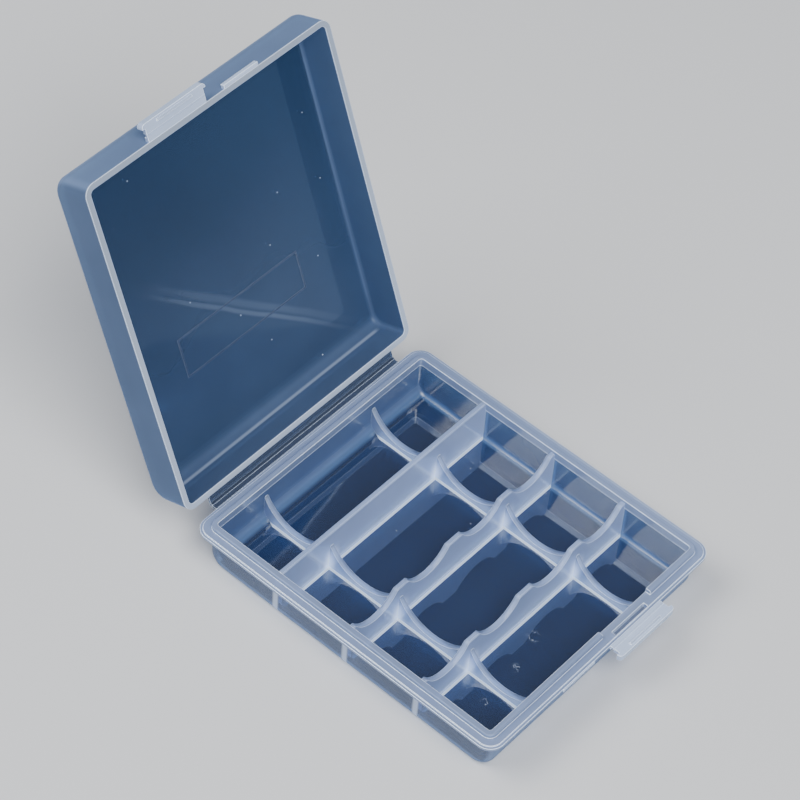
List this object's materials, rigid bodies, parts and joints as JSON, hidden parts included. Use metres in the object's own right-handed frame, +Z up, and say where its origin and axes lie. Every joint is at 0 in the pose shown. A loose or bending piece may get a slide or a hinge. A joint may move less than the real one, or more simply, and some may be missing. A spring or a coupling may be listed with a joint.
{
  "type": "battery storage case",
  "caption": "hinged clear plastic case for loose batteries: tray with scalloped divider grid, deep lid on a living hinge and snap latch flaps",
  "frame": {"origin": "centre of the tray's underside, on the table", "axes": "+X along the hinge, +Y from the latch side to the hinge side, +Z up; the lid stands open at 111 degrees from shut"},
  "size_m": [0.0598, 0.1051, 0.0775],
  "materials": {
    "tray_plastic": "translucent moulded, slightly milky blue",
    "lid_plastic": "translucent moulded, slightly milky blue",
    "divider_plastic": "translucent moulded, slightly milky blue"
  },
  "bodies": {
    "tray": {"cross_rib_left_1": "divider_plastic", "cross_rib_left_2": "divider_plastic", "cross_rib_left_3": "divider_plastic", "cross_rib_left_4": "divider_plastic", "cross_rib_right_1": "divider_plastic", "cross_rib_right_2": "divider_plastic", "cross_rib_right_3": "divider_plastic", "cross_rib_right_4": "divider_plastic", "divider_hinge_side": "divider_plastic", "divider_latch_side": "divider_plastic", "divider_middle": "divider_plastic", "tray_catch_bar": "tray_plastic", "tray_hinge_leaf": "tray_plastic", "tray_latch_root": "tray_plastic", "tray_rim": "tray_plastic", "tray_shell": "tray_plastic"},
    "lid": {"lid_catch_bar": "lid_plastic", "lid_gate_pad": "lid_plastic", "lid_hinge_leaf": "lid_plastic", "lid_label_frame": "lid_plastic", "lid_latch_root": "lid_plastic", "lid_shell": "lid_plastic"},
    "tray_latch": {"tray_latch_flap": "tray_plastic"},
    "lid_latch": {"lid_latch_flap": "lid_plastic"}
  },
  "joints": [
    {"name": "lid_hinge", "type": "hinge", "parent": "tray", "child": "lid", "pos_m": [0, 0.03545, 0.00967], "axis": [1, 0, 0], "range_deg": [-69, 111]},
    {"name": "tray_latch_fold", "type": "hinge", "parent": "tray", "child": "tray_latch", "pos_m": [0.00795, -0.0349, 0.00935], "axis": [-1, 0, 0], "range_deg": [0, 90]},
    {"name": "lid_latch_fold", "type": "hinge", "parent": "lid", "child": "lid_latch", "pos_m": [-0.00725, 0.06096, 0.07524], "axis": [1, 0, 0], "range_deg": [0, 90]}
  ]
}
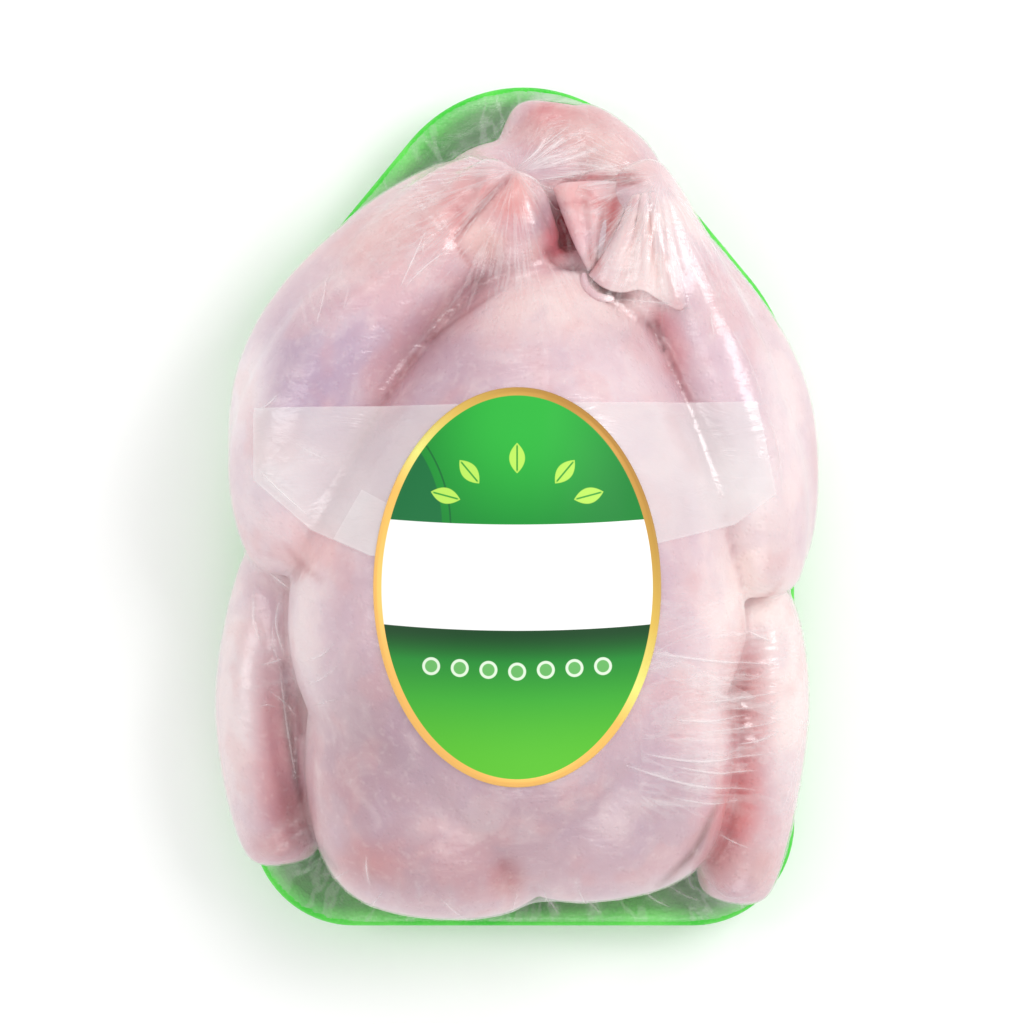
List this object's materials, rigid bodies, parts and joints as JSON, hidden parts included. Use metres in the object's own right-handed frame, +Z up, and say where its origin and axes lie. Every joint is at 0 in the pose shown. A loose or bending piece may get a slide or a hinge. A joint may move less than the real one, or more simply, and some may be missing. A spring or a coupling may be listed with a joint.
{
  "type": "whole raw chicken",
  "caption": "Whole raw chicken lying breast up on a moulded foam tray, sealed in clear film, with an oval label over the breast.",
  "frame": {"origin": "on the tray's flat base, under the middle of the pack", "axes": "+Z up out of the breast, +Y towards the tail, -Y towards the neck, +X to the right of a viewer who looks down with the tail up"},
  "size_m": [0.1841, 0.2608, 0.1101],
  "materials": {
    "wrapped_chicken": "pale pink skin under tight clear film",
    "tray": "green foam",
    "label": "satin print in green and white with a gold rim"
  },
  "bodies": {
    "root": {"wrapped_chicken": "wrapped_chicken", "tray": "tray", "label": "label"}
  },
  "joints": []
}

# Short exercise:
The records above are to be repeated exactly, in their entirety.

# Full response:
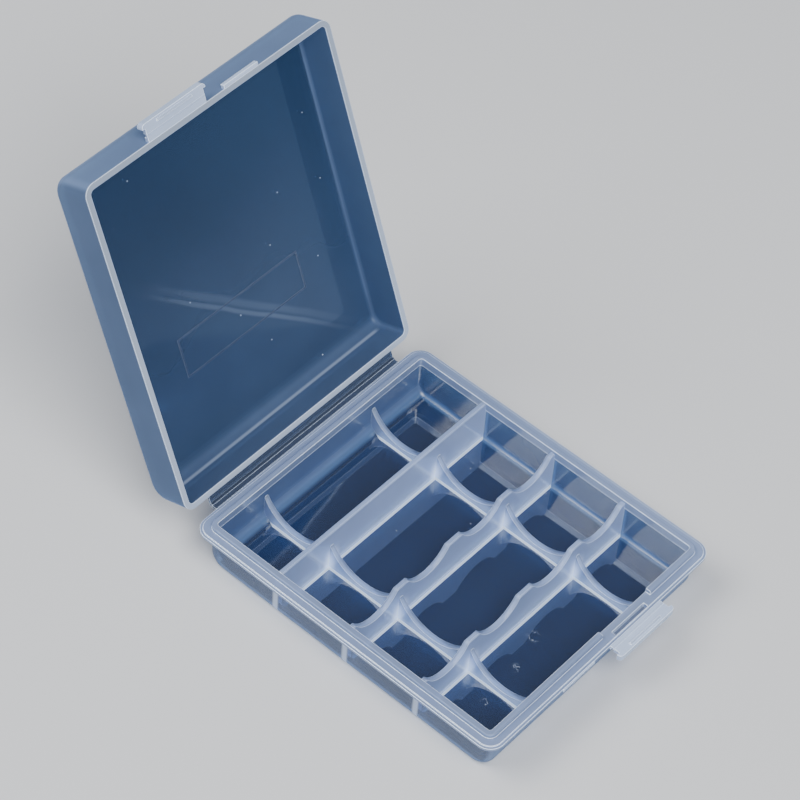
List this object's materials, rigid bodies, parts and joints as JSON, hidden parts included. Use metres in the object's own right-handed frame, +Z up, and say where its origin and axes lie. Every joint is at 0 in the pose shown. A loose or bending piece may get a slide or a hinge. A joint may move less than the real one, or more simply, and some may be missing. A spring or a coupling may be listed with a joint.
{
  "type": "battery storage case",
  "caption": "hinged clear plastic case for loose batteries: tray with scalloped divider grid, deep lid on a living hinge and snap latch flaps",
  "frame": {"origin": "centre of the tray's underside, on the table", "axes": "+X along the hinge, +Y from the latch side to the hinge side, +Z up; the lid stands open at 111 degrees from shut"},
  "size_m": [0.0598, 0.1051, 0.0775],
  "materials": {
    "tray_plastic": "translucent moulded, slightly milky blue",
    "lid_plastic": "translucent moulded, slightly milky blue",
    "divider_plastic": "translucent moulded, slightly milky blue"
  },
  "bodies": {
    "tray": {"cross_rib_left_1": "divider_plastic", "cross_rib_left_2": "divider_plastic", "cross_rib_left_3": "divider_plastic", "cross_rib_left_4": "divider_plastic", "cross_rib_right_1": "divider_plastic", "cross_rib_right_2": "divider_plastic", "cross_rib_right_3": "divider_plastic", "cross_rib_right_4": "divider_plastic", "divider_hinge_side": "divider_plastic", "divider_latch_side": "divider_plastic", "divider_middle": "divider_plastic", "tray_catch_bar": "tray_plastic", "tray_hinge_leaf": "tray_plastic", "tray_latch_root": "tray_plastic", "tray_rim": "tray_plastic", "tray_shell": "tray_plastic"},
    "lid": {"lid_catch_bar": "lid_plastic", "lid_gate_pad": "lid_plastic", "lid_hinge_leaf": "lid_plastic", "lid_label_frame": "lid_plastic", "lid_latch_root": "lid_plastic", "lid_shell": "lid_plastic"},
    "tray_latch": {"tray_latch_flap": "tray_plastic"},
    "lid_latch": {"lid_latch_flap": "lid_plastic"}
  },
  "joints": [
    {"name": "lid_hinge", "type": "hinge", "parent": "tray", "child": "lid", "pos_m": [0, 0.03545, 0.00967], "axis": [1, 0, 0], "range_deg": [-69, 111]},
    {"name": "tray_latch_fold", "type": "hinge", "parent": "tray", "child": "tray_latch", "pos_m": [0.00795, -0.0349, 0.00935], "axis": [-1, 0, 0], "range_deg": [0, 90]},
    {"name": "lid_latch_fold", "type": "hinge", "parent": "lid", "child": "lid_latch", "pos_m": [-0.00725, 0.06096, 0.07524], "axis": [1, 0, 0], "range_deg": [0, 90]}
  ]
}
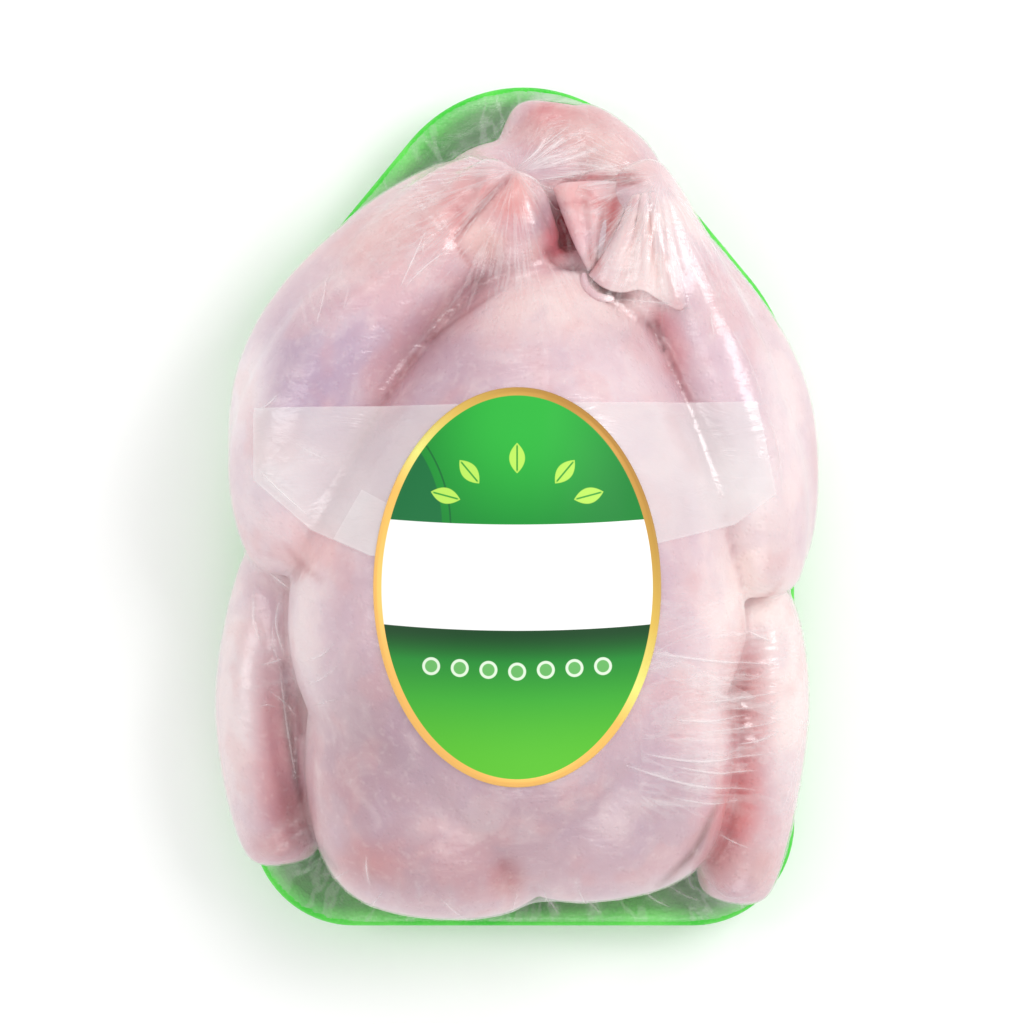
List this object's materials, rigid bodies, parts and joints as JSON, hidden parts included. Use metres in the object's own right-handed frame, +Z up, and say where its origin and axes lie. Every joint is at 0 in the pose shown. A loose or bending piece may get a slide or a hinge. A joint may move less than the real one, or more simply, and some may be missing. A spring or a coupling may be listed with a joint.
{
  "type": "whole raw chicken",
  "caption": "Whole raw chicken lying breast up on a moulded foam tray, sealed in clear film, with an oval label over the breast.",
  "frame": {"origin": "on the tray's flat base, under the middle of the pack", "axes": "+Z up out of the breast, +Y towards the tail, -Y towards the neck, +X to the right of a viewer who looks down with the tail up"},
  "size_m": [0.1841, 0.2608, 0.1101],
  "materials": {
    "wrapped_chicken": "pale pink skin under tight clear film",
    "tray": "green foam",
    "label": "satin print in green and white with a gold rim"
  },
  "bodies": {
    "root": {"wrapped_chicken": "wrapped_chicken", "tray": "tray", "label": "label"}
  },
  "joints": []
}